Edmond Alfred Guggenheim (January 19, 1888 – March 16, 1972) was an American copper industry businessman and philanthropist. He was a member of the Guggenheim family.
Guggenheim was born on January 19, 1888, in Switzerland to Murry Guggenheim and Leonie Bernheim.[1] His father was the third son of mining magnate Meyer Guggenheim and his mother was descended from a prominent Alsatian Jewish family.[2] He received his B.A. from Columbia University in 1908 and a Ph.B. from Sheffield Scientific School of Yale University in 1911.[3] [4]
Guggenheim joined the family business in 1916 and headed its mining explorations and was its vice president in charge of South American operations. In 1961, Guggenheim retired as director of the Kennecott Copper Corporation and the Braden Copper Company.
In 1919, he was also named Special Deputy Police Commissioner of New York City in charge of The Bronx and severed on several commissions in the New York City Police Department. He was also a president of the Murry and Leonle Guggenheim Foundation from 1939 until his death.
Guggenheim died on March 13, 1972, in a Phoenix, Arizona hospital at age 84.

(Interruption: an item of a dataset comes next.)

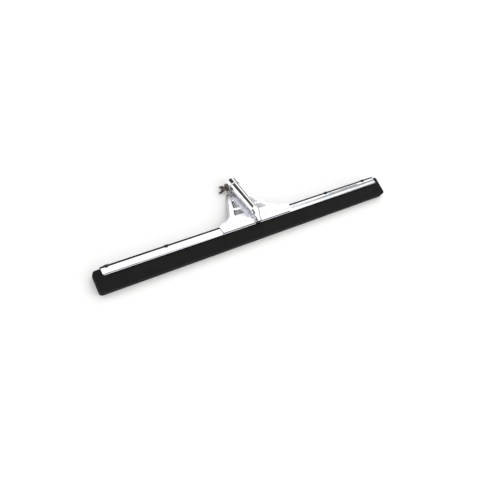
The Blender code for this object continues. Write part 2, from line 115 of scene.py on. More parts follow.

He is the namesake of Camp Guggenheim, a summer camp organized by the Roman Catholic Diocese of Ogdensburg, which is held annually on the Lower Saranac Lake property he owned from 1917 until 1963, when he donated it to the diocese.[5] He donated the family's Long Island estate, Murry Guggenheim House, to Monmouth University in 1960.[6] He also donated the land on which the Trudeau Institute in Saranac Lake, New York, is built.[7]